** BEGIN **

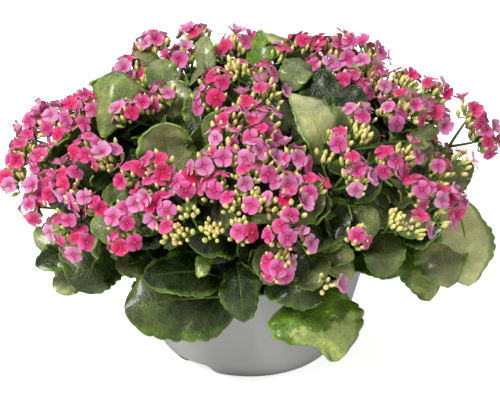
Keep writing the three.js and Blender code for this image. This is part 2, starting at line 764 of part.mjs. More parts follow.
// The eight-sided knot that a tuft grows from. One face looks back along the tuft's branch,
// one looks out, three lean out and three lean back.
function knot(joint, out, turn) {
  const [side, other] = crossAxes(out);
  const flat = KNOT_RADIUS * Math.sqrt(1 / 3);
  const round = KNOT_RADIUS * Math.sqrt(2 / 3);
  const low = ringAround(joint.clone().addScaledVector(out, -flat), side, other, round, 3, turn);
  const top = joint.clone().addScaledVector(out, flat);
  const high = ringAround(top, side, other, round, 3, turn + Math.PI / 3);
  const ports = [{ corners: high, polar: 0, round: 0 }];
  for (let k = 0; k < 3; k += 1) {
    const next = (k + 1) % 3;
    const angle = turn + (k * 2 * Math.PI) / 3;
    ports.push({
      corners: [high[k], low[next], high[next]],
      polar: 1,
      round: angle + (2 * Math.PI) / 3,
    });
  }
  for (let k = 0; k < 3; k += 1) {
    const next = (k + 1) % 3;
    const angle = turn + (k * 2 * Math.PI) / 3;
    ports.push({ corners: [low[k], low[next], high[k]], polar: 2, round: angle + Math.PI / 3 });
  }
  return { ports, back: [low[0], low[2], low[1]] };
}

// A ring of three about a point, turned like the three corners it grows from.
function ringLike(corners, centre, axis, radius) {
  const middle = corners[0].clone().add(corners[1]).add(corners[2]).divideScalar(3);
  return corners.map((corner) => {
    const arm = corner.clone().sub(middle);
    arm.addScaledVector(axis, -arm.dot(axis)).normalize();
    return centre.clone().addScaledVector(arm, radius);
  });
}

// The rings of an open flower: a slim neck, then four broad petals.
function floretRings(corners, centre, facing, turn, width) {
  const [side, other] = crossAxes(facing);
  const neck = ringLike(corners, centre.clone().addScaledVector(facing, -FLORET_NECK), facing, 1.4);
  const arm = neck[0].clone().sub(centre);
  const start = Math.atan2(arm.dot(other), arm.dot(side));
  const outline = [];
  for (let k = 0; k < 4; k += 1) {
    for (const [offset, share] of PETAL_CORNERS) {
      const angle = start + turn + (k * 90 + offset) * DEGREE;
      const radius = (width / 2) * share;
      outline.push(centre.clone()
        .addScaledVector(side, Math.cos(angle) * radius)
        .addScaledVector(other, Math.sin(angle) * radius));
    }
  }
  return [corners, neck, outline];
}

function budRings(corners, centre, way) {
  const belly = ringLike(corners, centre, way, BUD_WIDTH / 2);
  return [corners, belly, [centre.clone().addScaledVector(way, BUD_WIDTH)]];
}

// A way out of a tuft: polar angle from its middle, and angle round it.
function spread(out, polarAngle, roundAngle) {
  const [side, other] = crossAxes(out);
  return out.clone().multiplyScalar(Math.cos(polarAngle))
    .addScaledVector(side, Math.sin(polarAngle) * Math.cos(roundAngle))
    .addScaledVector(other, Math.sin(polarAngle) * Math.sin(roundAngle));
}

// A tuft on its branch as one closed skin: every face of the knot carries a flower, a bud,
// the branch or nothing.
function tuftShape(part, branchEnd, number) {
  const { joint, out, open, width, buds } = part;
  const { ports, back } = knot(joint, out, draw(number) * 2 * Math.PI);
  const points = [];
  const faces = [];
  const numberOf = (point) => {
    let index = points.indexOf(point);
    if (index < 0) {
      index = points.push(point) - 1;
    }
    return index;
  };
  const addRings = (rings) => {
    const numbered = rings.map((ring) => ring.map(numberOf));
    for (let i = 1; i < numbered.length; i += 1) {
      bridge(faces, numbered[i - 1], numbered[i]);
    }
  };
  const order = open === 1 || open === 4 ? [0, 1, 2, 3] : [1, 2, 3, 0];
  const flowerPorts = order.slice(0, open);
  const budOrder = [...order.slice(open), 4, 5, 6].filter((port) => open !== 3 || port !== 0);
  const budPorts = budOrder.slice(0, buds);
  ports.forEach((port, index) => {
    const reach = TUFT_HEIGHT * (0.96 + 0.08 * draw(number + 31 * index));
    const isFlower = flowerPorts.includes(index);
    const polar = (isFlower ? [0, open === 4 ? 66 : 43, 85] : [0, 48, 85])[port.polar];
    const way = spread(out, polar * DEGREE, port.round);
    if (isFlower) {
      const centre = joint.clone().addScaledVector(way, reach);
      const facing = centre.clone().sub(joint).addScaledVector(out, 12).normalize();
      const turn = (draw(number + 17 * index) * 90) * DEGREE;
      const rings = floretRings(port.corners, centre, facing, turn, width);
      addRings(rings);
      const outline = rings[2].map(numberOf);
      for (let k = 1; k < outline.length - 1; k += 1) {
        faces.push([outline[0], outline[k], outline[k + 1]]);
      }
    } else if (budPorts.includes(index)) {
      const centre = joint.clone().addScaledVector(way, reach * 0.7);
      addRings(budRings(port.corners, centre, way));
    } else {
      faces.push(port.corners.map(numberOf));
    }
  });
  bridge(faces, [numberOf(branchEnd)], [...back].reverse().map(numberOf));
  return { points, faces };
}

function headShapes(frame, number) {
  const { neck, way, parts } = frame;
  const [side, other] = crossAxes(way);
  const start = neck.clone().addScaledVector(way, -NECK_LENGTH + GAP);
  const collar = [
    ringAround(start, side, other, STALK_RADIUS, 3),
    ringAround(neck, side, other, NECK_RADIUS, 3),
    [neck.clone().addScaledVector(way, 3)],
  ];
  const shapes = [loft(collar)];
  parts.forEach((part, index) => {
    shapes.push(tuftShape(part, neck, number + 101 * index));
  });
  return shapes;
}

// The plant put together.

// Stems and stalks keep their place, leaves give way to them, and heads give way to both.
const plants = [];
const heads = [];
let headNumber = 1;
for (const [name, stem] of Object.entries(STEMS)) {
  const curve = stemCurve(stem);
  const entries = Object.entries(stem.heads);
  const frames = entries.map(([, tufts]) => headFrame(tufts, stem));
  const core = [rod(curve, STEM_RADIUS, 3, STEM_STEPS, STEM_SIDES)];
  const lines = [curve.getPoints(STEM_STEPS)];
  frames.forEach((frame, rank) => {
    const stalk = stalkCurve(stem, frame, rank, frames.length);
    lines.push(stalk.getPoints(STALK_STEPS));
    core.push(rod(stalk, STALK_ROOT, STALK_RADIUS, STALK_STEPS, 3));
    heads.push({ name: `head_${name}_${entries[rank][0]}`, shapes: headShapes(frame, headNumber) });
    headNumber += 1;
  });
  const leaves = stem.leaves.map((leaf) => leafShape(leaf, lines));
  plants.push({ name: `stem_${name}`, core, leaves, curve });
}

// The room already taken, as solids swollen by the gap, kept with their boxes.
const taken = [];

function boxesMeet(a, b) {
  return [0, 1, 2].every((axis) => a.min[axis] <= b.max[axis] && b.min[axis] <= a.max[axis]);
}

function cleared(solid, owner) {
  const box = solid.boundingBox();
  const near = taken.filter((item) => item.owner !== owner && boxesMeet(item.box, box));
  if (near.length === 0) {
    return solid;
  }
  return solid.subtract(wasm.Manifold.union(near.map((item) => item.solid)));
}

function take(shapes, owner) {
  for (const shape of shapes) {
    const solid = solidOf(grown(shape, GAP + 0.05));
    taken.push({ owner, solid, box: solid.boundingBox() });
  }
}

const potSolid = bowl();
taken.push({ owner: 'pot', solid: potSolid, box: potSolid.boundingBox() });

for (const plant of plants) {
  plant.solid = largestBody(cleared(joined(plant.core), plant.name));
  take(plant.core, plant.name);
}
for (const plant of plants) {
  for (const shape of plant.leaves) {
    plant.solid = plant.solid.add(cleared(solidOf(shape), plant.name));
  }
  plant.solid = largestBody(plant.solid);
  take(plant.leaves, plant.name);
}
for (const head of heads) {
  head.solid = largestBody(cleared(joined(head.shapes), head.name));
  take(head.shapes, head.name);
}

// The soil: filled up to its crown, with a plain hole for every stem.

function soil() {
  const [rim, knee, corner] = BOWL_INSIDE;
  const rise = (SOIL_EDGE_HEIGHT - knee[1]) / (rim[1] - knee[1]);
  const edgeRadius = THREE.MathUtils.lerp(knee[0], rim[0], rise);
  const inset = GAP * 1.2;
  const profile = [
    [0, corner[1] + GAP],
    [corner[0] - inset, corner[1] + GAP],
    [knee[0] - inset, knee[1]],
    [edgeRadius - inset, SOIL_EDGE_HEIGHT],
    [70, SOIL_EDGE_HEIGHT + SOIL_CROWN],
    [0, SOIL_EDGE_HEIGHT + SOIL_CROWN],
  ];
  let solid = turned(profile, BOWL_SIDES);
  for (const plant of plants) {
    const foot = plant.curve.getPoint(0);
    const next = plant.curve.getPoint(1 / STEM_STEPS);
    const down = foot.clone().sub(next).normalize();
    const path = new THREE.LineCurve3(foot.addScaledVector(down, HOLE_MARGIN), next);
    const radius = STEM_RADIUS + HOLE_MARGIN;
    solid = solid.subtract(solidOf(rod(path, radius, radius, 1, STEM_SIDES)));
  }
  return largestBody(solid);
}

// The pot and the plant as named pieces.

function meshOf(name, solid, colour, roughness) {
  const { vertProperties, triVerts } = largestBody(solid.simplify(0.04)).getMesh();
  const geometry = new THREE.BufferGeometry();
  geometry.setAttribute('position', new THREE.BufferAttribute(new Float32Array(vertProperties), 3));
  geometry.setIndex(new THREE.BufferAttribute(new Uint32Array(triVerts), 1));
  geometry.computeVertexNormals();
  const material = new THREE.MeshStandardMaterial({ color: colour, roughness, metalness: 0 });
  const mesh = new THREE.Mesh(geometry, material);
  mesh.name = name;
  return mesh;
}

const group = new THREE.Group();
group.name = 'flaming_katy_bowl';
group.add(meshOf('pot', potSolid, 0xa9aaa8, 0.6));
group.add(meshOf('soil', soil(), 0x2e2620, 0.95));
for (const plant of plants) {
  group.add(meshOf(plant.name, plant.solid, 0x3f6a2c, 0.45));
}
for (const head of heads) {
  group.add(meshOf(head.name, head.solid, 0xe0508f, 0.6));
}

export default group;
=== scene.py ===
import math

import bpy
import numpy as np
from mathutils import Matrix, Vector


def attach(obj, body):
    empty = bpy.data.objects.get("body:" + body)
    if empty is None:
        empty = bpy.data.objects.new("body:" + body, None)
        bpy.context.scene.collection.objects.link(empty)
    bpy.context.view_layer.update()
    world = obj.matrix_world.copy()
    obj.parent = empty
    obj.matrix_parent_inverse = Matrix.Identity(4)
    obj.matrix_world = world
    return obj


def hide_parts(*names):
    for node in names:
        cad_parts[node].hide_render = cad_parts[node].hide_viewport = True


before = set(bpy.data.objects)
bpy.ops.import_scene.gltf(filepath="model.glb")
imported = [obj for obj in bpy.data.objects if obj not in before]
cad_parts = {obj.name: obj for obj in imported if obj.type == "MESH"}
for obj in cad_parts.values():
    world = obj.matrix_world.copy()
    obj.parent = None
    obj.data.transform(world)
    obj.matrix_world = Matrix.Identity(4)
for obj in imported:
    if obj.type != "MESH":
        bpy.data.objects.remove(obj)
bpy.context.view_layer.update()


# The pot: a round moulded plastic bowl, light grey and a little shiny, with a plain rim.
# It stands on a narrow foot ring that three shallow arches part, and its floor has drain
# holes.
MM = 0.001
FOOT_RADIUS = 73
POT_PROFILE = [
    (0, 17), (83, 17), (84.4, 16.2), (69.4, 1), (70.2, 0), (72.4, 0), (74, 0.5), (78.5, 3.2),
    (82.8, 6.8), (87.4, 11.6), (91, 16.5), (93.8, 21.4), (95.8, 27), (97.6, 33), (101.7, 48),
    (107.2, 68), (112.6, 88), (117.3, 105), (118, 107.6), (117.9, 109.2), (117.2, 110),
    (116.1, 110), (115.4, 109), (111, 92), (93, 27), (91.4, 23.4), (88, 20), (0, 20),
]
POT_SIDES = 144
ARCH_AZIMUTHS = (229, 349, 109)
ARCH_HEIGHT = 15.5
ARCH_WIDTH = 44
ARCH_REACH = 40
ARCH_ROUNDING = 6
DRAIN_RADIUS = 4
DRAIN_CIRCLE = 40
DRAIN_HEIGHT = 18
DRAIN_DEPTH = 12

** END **

• Aim
Print only the run of lines that begins with the line containing "const group = new THREE.Group();" and ends with the line containing "cad_parts[node].hide_render = cad_parts[node].hide_viewport", both included, exactly as they read.

• Result below
const group = new THREE.Group();
group.name = 'flaming_katy_bowl';
group.add(meshOf('pot', potSolid, 0xa9aaa8, 0.6));
group.add(meshOf('soil', soil(), 0x2e2620, 0.95));
for (const plant of plants) {
  group.add(meshOf(plant.name, plant.solid, 0x3f6a2c, 0.45));
}
for (const head of heads) {
  group.add(meshOf(head.name, head.solid, 0xe0508f, 0.6));
}

export default group;
=== scene.py ===
import math

import bpy
import numpy as np
from mathutils import Matrix, Vector


def attach(obj, body):
    empty = bpy.data.objects.get("body:" + body)
    if empty is None:
        empty = bpy.data.objects.new("body:" + body, None)
        bpy.context.scene.collection.objects.link(empty)
    bpy.context.view_layer.update()
    world = obj.matrix_world.copy()
    obj.parent = empty
    obj.matrix_parent_inverse = Matrix.Identity(4)
    obj.matrix_world = world
    return obj


def hide_parts(*names):
    for node in names:
        cad_parts[node].hide_render = cad_parts[node].hide_viewport = True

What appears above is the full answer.